Supermaven nabs $12M for its AI coding assistant
Supermaven Inc., a startup with an artificial intelligence coding assistant of the same name, today announced that it has closed a $12 million funding round led by Bessemer.
The investment also included contributions from several angel investors. The group included OpenAI co-founder John Schulman, Perplexity AI Inc. co-founder Denis Yarats and Intercom Inc. co-founder Eoghan McCabe.
Supermaven distributes its AI assistant in the form of an extension for popular code editors, the applications that developers use to write software. The assistant can analyze the snippet of code that an engineer is writing and generate autocomplete suggestions. Moreover, it’s capable of generating new snippets from scratch based on natural language instructions from the user.
Supermaven supports two dozen programming languages. The list includes Java, Python and other enterprise mainstays as well as more specialized syntaxes such as Assembly. The latter language, which gives developers direct access to low-level processor features, is used to program systems such as connected devices.
Supermaven’s assistant is powered by an internally developed AI model called Babble that debuted in June. It’s 2.5 times the size of the company’s previous neural network and was trained on a larger corpus of code. It’s also faster: Supermaven says Babble can generate code suggestions three times quicker than the competition, which reduces wait times for developers.
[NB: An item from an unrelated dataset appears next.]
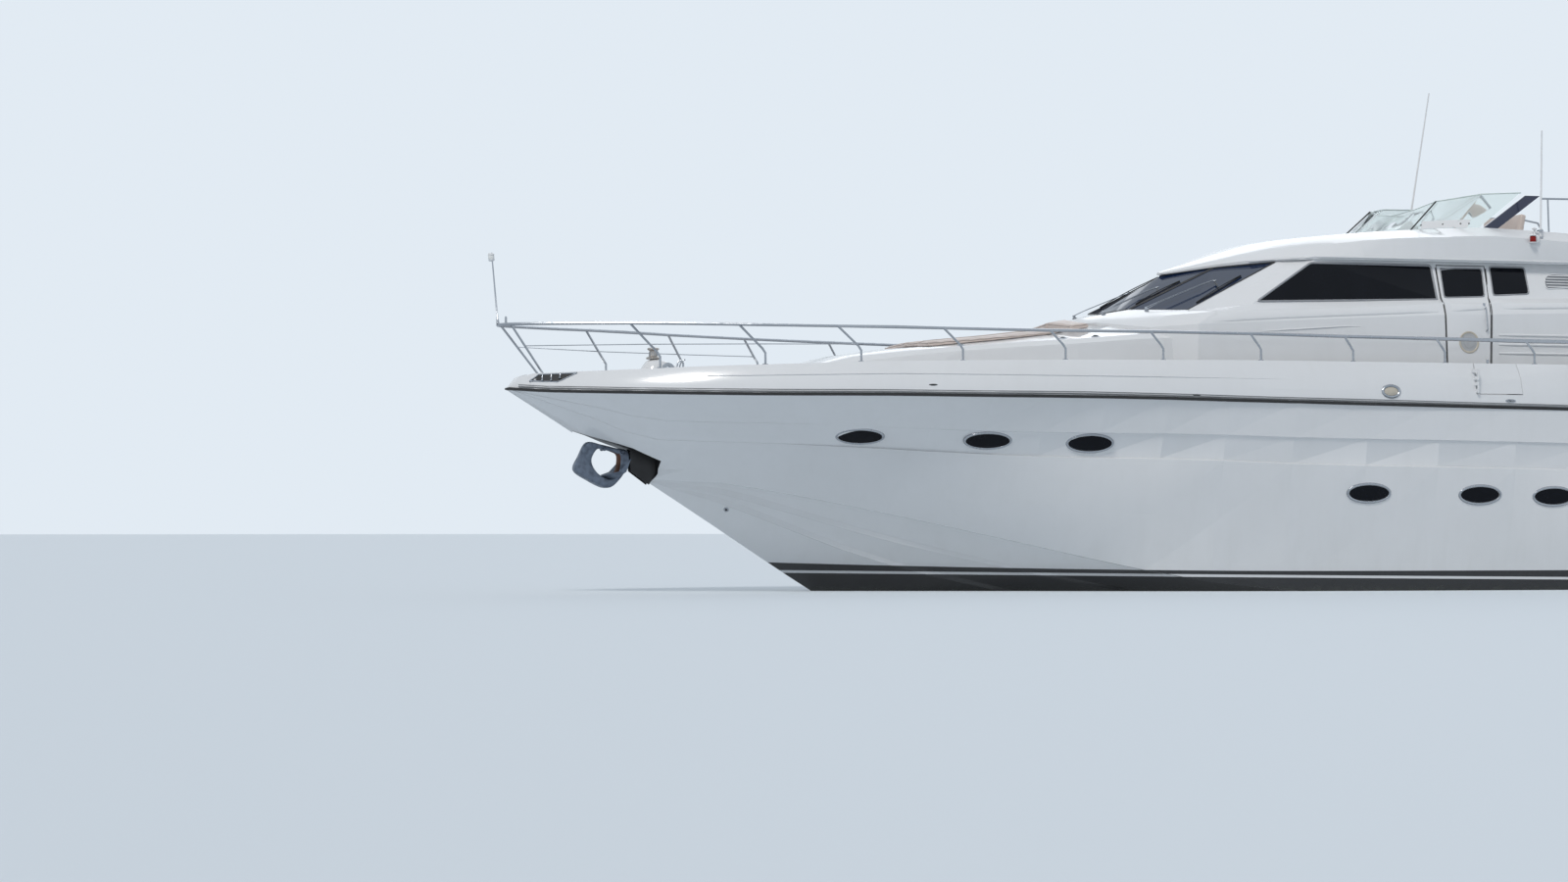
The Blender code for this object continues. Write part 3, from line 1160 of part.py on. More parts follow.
def make_bow_rail():
    rail = fair(RAIL_ROWS)
    marks = [-0.15, -0.13, -0.11, -0.03, 0.05, 0.25, 0.55, 0.95, 1.41, 2.1, 2.73, 3.4, 4.05,
             4.8, 5.45, 6.9, 8.38, 9.84, 11.25, 12.68, 14.1, 17.0, 19.4]
    port = [at(s, *rail(s)) for s in marks]
    end_b, end_z = cap_seat(RAIL_END, RAIL_RADIUS)
    port += [at(RAIL_END - 0.12, end_b - 0.02, 3.48), at(RAIL_END - 0.03, end_b - 0.01, 3.44),
             at(RAIL_END, end_b, 3.35), at(RAIL_END, end_b, end_z)]
    path = port[::-1] + [Vector((p.x, -p.y, p.z)) for p in port[1:]]
    bm = bmesh.new()
    tube(bm, path, RAIL_RADIUS, sides=8)
    body = solid("bow_rail", bm, "stainless", smooth=True)
    parts = []
    d = STANCHION
    rake = straight(RAKE_ROWS)
    for sign in (1, -1):
        foot_s, foot_b = PULPIT_LEG["foot"]
        foot_z = DECK(foot_s) + GAP
        foot = at(foot_s, sign * foot_b, foot_z + 0.003)
        head_b, head_z = rail(PULPIT_LEG["head_s"])
        head = at(PULPIT_LEG["head_s"], sign * head_b, head_z)
        wire = [mix(foot, head, (GUARD_WIRE["z"] - foot.z) / (head.z - foot.z))]
        feet = [([foot, foot + Vector((0, 0, 0.03)), head], foot_s, foot_b, foot_z)]
        for s in STANCHIONS:
            cap_b, cap_z = cap_seat(s, d["flange"])
            knee = cap_z + d["upright"]
            head_s = s - rake(s)
            head_b, head_z = rail(head_s)
            feet.append(([at(s, sign * cap_b, cap_z + 0.003), at(s, sign * cap_b, knee),
                          at(s - 0.04, sign * cap_b, knee + 0.06),
                          at(head_s, sign * head_b, head_z)], s, cap_b, cap_z))
            if s <= GUARD_WIRE["end"]:
                share = (GUARD_WIRE["z"] - knee - 0.06) / (head_z - knee - 0.06)
                wire.append(at(mix(s - 0.04, head_s, share), sign * mix(cap_b, head_b, share),
                               GUARD_WIRE["z"]))
        for leg, s, b, z in feet:
            bm = bmesh.new()
            tube(bm, leg, d["radius"], sides=5)
            parts.append(tool("stanchion", bm))
            bm = bmesh.new()
            turned(bm, [(0, d["flange"]), (0.008, d["flange"]), (0.014, d["radius"] * 1.3)],
                   at(s, sign * b, z), (0, 0, 1), 8)
            parts.append(tool("flange", bm))
        bm = bmesh.new()
        tube(bm, wire, GUARD_WIRE["radius"], sides=4)
        parts.append(tool("guard wire", bm))
    welded(body, parts)
    d = JACKSTAFF
    bm = bmesh.new()
    foot = at(d["foot"][0], 0, d["foot"][1] + RAIL_RADIUS - GAP)
    head = at(d["head"][0], 0, d["head"][1])
    tube(bm, [foot, mix(foot, head, 0.06), mix(foot, head, 0.065), head], d["radius"] * 1.5,
         8, d["radius"] * 0.6)
    solid("jackstaff", bm, "stainless", smooth=True)


def make_foredeck():
    d = WINDLASS
    z = DECK(0) + GAP
    s0, s1 = d["s"]
    bm = bmesh.new()
    rings = []
    for up, inset in ((z, 0.0), (d["top"] - 0.06, 0.03), (d["top"], 0.09)):
        corners = []
        for s, b, a0 in ((s1 - inset, d["b"] - inset, 0), (s0 + inset, d["b"] - inset, 90),
                         (s0 + inset, -d["b"] + inset, 180), (s1 - inset, -d["b"] + inset, 270)):
            r = 0.10
            cs = s - r if s > (s0 + s1) / 2 else s + r
            cb = b - r if b > 0 else b + r
            for k in range(4):
                a = math.radians(a0 + 30 * k)
                corners.append(at(cs + r * math.cos(a), cb + r * math.sin(a), up))
        rings.append(corners)
    skin(bm, rings)
    solid("windlass", bm, "gelcoat")
    bm = bmesh.new()
    r, h = d["drum_r"], d["drum_h"]
    pivot = at(d["drum_s"], 0, d["top"] + GAP)
    turned(bm, [(0, r), (0.02, r), (0.04, r * 0.62), (h * 0.7, r * 0.55), (h * 0.85, r * 0.85),
                (h * 0.95, r * 0.8), (h, r * 0.5)], pivot, (0, 0, 1), 14)
    solid("capstan", bm, "stainless", pivot, smooth=True)

    # The anchor: a claw in one loop, its flukes spread at the crown, its shank in the pocket.
    bm = bmesh.new()
    rings = []
    for inner, sign in ((False, -1), (False, 1), (True, 1), (True, -1), (False, -1)):
        rings.append([at(row[2], sign * row[4], row[3]) if inner else at(row[0], sign * row[4], row[1])
                      for row in ANCHOR_LOOP])
    skin(bm, rings, caps=False)
    anchor = solid("anchor", bm, "stainless")
    bm = bmesh.new()
    middle, edge = ANCHOR_FLUKE
    skin(bm, [[at(s, b, z) for s, z in row[1:]]
              for row, b in ((edge, -edge[0]), (middle, 0.0), (edge, edge[0]))])
    fluke = tool("fluke", bm)
    bm = bmesh.new()
    shank = [at(s, 0, z) for s, z in ANCHOR_SHANK["path"]]
    shank.append(at(ANCHOR_POCKET[1][0] - GAP, 0, ANCHOR_SHANK["path"][-1][1]))
    tube(bm, shank, ANCHOR_SHANK["radius"], sides=8)
    joined(anchor, [fluke, tool("shank", bm)])


def make_coachroof():
    bm = bmesh.new()
    stations = [s for s in STATIONS if 4.0 <= s <= 9.4]
    skin(bm, [coachroof_section(s) for s in stations])
    roof = solid("coachroof", bm, "gelcoat")
    combine(roof, house_block("house clearance", -GAP * 2))
    for name, d, rise in (("foredeck_sunpad", SUNPAD, None), ("sunpad_backrest", BACKREST, None)):
        s0, s1 = d["s"]
        marks = [s0] + [s for s in STATIONS if s0 < s < s1] + [s1]
        rings = []
        for s in marks:
            edge_b, edge_z, crown_z = chord(COACHROOF, s)
            low = crown_z - 0.10
            top = crown_z + (d["thick"] if "thick" in d else d["rise"])
            b = min(d["b"], edge_b - 0.16)
            side_top = mix(edge_z, crown_z, 0.55) + (top - crown_z)
            rings.append(both_sides([at(s, 0, low), at(s, b, low), at(s, b, side_top - 0.03),
                                     at(s, b - 0.04, side_top), at(s, 0, top)]))
        bm = bmesh.new()
        skin(bm, rings)
        pad = solid(name, bm, "cushion")
        bm = bmesh.new()
        skin(bm, [[p + Vector((0, 0, GAP)) for p in coachroof_section(s)] for s in stations])
        combine(pad, tool(name + " seat", bm))


# Underwater and aft.
def make_running_gear(hull):
    (s0, z0), (s1, z1) = SHAFT["inner"], SHAFT["outer"]
    ahead = (shaft_point(0, 0) - shaft_point(1, 0)).normalized()
    p = PROPELLER
    for side, sign in SIDES:
        b = sign * SHAFT["b"]
        inner, outer = shaft_point(0, b), shaft_point(1, b)
        bm = bmesh.new()
        n, r = p["hub"], SHAFT["radius"]
        reach = (inner - outer).length
        hub = p["length"]
        turned(bm, [(-0.06, 0.02), (-0.03, r), (0.0, n * 0.7), (hub * 0.5, n), (hub, n * 0.75),
                    (hub + 0.012, r), (reach, r)], outer, ahead, 12)
        prop = solid("propeller_" + side, bm, "bronze", outer, smooth=True)
        disc = outer + ahead * hub * 0.5
        upright = ahead.orthogonal().normalized()
        parts = []
        for k in range(p["blades"]):
            a = 2 * math.pi * k / p["blades"] + 0.21 * sign
            out = Matrix.Rotation(a, 3, ahead) @ upright
            around = ahead.cross(out)
            rings = []
            for share, chord_len, pitch, skew, thick in BLADE_ROWS:
                t = math.radians(pitch)
                chord_dir = (around * math.cos(t) * sign + ahead * math.sin(t)).normalized()
                normal = out.cross(chord_dir)
                middle = disc + out * p["radius"] * share - chord_dir * skew
                half = chord_len / 2
                rings.append([middle - chord_dir * half, middle + normal * thick,
                              middle + chord_dir * half, middle - normal * thick])
            bm = bmesh.new()
            skin(bm, rings)
            parts.append(tool("blade", bm))
        joined(prop, parts)

        d = RUDDER
        b = sign * d["b"]
        hull_z = bottom_at(d["s"], d["b"])
        boss_z = hull_z - 0.05
        bm = bmesh.new()
        turned(bm, [(0, 0.07), (0.3, 0.07)], at(d["s"], b, boss_z), (0, 0, 1), 12)
        combine(hull, tool("rudder boss " + side, bm), "UNION")
        bm = bmesh.new()
        top = hull_z - 0.12
        foil = ((1.0, 0.0), (0.55, 0.45), (0.1, 0.5), (-0.75, 0.3), (-1.0, 0.0),
                (-0.75, -0.3), (0.1, -0.5), (0.55, -0.45))
        rings = []
        for z, scale in ((top, 1.0), (mix(top, d["foot_z"], 0.75), 0.9), (d["foot_z"], 0.7)):
            rings.append([at(d["s"], b, z)
                          + Vector(((d["ahead"] if x > 0 else d["aft"]) * x * scale,
                                    y * d["thick"] * scale, 0)) for x, y in foil])
        skin(bm, rings)
        rudder = solid("rudder_" + side, bm, "bronze", at(d["s"], b, boss_z - GAP))
        bm = bmesh.new()
        turned(bm, [(0, d["stock"]), (boss_z - GAP - top + 0.1, d["stock"])],
               at(d["s"], b, top - 0.1), (0, 0, 1), 12)
        combine(rudder, tool("rudder stock " + side, bm), "UNION")

        d = TAB
        half = d["thick"] / 2
        ends = []
        for tab_b in d["b"]:
            z = bottom_at(TRANSOM, tab_b) + 0.03
            ends.append(at(TRANSOM + half + GAP, sign * tab_b, z))
        rings = []
        for end in ends:
            ring = [end + Vector((-d["length"], 0, half)), end + Vector((-d["length"], 0, -half))]
            for k in range(7):
                a = -math.pi / 2 + math.pi * k / 6
                ring.append(end + Vector((half * math.cos(a), 0, half * math.sin(a))))
            rings.append(ring)
        bm = bmesh.new()
        skin(bm, rings)
        solid("trim_tab_" + side, bm, "stainless", mix(ends[0], ends[1], 0.5))


def make_stern():
    d = PLATFORM
    bm = bmesh.new()
    outline = []
    r = d["corner"]
    for sign in (1, -1):
        arc = []
        for k in range(7):
            a = math.pi / 2 * k / 6
            arc.append((d["end"] - r + r * math.sin(a), sign * (d["b"] - r + r * math.cos(a))))
        outline += arc if sign == 1 else arc[::-1]
    outline = [(TRANSOM + GAP, d["b"])] + outline + [(TRANSOM + GAP, -d["b"])]
    rings = []
    for z, inset in ((d["z"][0], 0.03), (d["z"][0] + 0.03, 0.0), (d["z"][1], 0.0)):
        rings.append([at(s if s < TRANSOM + 0.1 else s - inset, b, z) for s, b in outline])
    skin(bm, rings)
    solid("swim_platform", bm, "gelcoat")

    half = LID_THICK / 2
    top = GARAGE["z"][1] + 0.08
    foot = GARAGE["z"][0] - 0.06 + SEAM
    hinge_z = top - half - GAP
    hinge_s = TRANSOM - half
    bm = bmesh.new()
    outline = [(hinge_s - half, foot), (hinge_s + half, foot)]
    for k in range(9):
        a = math.pi * k / 8
        outline.append((hinge_s + half * math.cos(a), hinge_z + half * math.sin(a)))
    width = GARAGE["b"] + 0.09 - SEAM
    slab(bm, outline, -width, width)
    solid("garage_lid", bm, "gelcoat", at(hinge_s, 0, hinge_z))

    z0, z1 = SHEER(DECK_END)[1] + GAP, DECK(DECK_END)
    bm = bmesh.new()
    b = STAIR["b"][0] - 0.01
    rings = []
    for s, top_z in ((DECK_END + GAP, z1), (22.4, z1), (22.75, z1 - 0.05), (22.86, z1 - 0.17)):
        rings.append([at(s, -b, z0), at(s, b, z0), at(s, b, top_z - 0.04), at(s, b - 0.05, top_z),
                      at(s, -b + 0.05, top_z), at(s, -b, top_z - 0.04)])
    skin(bm, rings)
    solid("aft_plinth", bm, "gelcoat")
    bm = bmesh.new()
    brick(bm, (21.25, 22.35), (-1.5, 1.5), (z1 + GAP, z1 + 0.14))
    solid("aft_sunpad", bm, "cushion")
    bm = bmesh.new()
    deck_z = z1 + GAP
    slab(bm, [(20.15, deck_z), (21.15, deck_z), (21.2, deck_z + 0.78), (21.05, deck_z + 0.8),
              (20.86, deck_z + 0.44), (20.15, deck_z + 0.42)], -1.45, 1.45)
    solid("cockpit_sofa", bm, "cushion")


def main():
    for old in list(bpy.data.objects):
        bpy.data.objects.remove(old, do_unlink=True)
    hull = make_hull()
    make_engines()
    deck = make_deck()
    make_rub_rail()
    make_bulwarks()
    make_coachroof()
    make_foredeck()
    make_locker(deck)
    make_bow_rail()
    make_aft_door(make_house())
    make_flybridge()
    make_running_gear(hull)
    make_stern()


main()
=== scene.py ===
"""Dresses a flybridge motor yacht: hull stripes, portholes, deck gear, glazing, cushions and rigging."""

import json
import math

import bmesh
import bpy
from bpy.props import FloatProperty, FloatVectorProperty, IntProperty, PointerProperty
from mathutils import Matrix, Vector
from mathutils.bvhtree import BVHTree

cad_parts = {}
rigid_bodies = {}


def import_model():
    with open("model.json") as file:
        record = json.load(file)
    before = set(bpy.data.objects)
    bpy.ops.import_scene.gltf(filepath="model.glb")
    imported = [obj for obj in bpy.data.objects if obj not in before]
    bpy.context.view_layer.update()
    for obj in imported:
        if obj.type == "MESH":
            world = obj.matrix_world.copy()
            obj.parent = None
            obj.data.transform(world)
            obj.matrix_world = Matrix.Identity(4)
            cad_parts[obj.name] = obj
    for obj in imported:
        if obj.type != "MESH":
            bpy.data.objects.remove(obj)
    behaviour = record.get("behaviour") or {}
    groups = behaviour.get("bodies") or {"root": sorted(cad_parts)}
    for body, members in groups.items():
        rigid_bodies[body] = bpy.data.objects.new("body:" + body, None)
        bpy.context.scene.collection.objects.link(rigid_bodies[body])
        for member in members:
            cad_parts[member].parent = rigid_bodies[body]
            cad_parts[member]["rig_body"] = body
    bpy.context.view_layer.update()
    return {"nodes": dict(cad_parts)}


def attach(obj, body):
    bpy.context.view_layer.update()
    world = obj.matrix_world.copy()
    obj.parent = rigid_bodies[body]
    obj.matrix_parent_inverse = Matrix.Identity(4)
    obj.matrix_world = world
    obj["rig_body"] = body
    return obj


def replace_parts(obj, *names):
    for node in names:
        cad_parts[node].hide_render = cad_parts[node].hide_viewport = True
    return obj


bl_info = {
    "name": "Flybridge Yacht Dressing",
    "version": (1, 0, 0),
    "blender": (4, 5, 0),
    "location": "View3D > Sidebar > Yacht",
    "description": "Finishes and fits out a planing motor yacht",
    "category": "Object",
}

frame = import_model()
NODES = frame["nodes"]
SIDES = (("port", 1), ("stbd", -1))
BOW = 12.5              # X of the stem head
UP = (0, 0, 1)
ASTERN = (-1, 0, 0)
ATHWART = (0, 1, 0)
DECK_TOP = 2.931        # height of the foredeck beside the windlass
PLATFORM_TOP = 0.475    # height of the fittings on the swim platform
CLEAR_ABOVE = 20.0      # where rays start over the boat
CLEAR_ABEAM = 9.0       # where rays start beside it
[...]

Another selling point of the model is its context window. Supermaven says that Babble can ingest 4 million characters’ worth of code, which allows it to map out an application’s entire code base in some cases. This can improve the quality of the AI’s programming suggestions when it tackles tasks that require an understanding of how an application’s modules interact with one another.
Alongside Babble-powered code suggestions, Supermaven provides a sidebar called Supermaven Chat that it embeds into the user’s code editor. The feature offers access to large language models from OpenAI, Anthropic PBC and other AI companies. Developers can ask those models for programming advice and then paste the AI-generated suggestions from the Supermaven Chat sidebar into their code editor’s main window.
Supermaven will use its newly raised capital to build a code editor of its own. The reason, Chief Executive Officer Jacob Jackson explained in a blog post, is that some of the features Supermaven hopes to build for its AI assistant require the ability to display interface elements “inline with the code” written by developers. Third-party editors provide limited support for such interface customization.
Supermaven is the latest in a series of startups to have raised funding for AI tooling that streamlines software development. In April, Augment Inc. raised $227 million from former Google LLC CEO Eric Schmidt and other investors. Paris-based rival Poolside earlier closed a $126 million investment and is reportedly seeking an additional $400 million.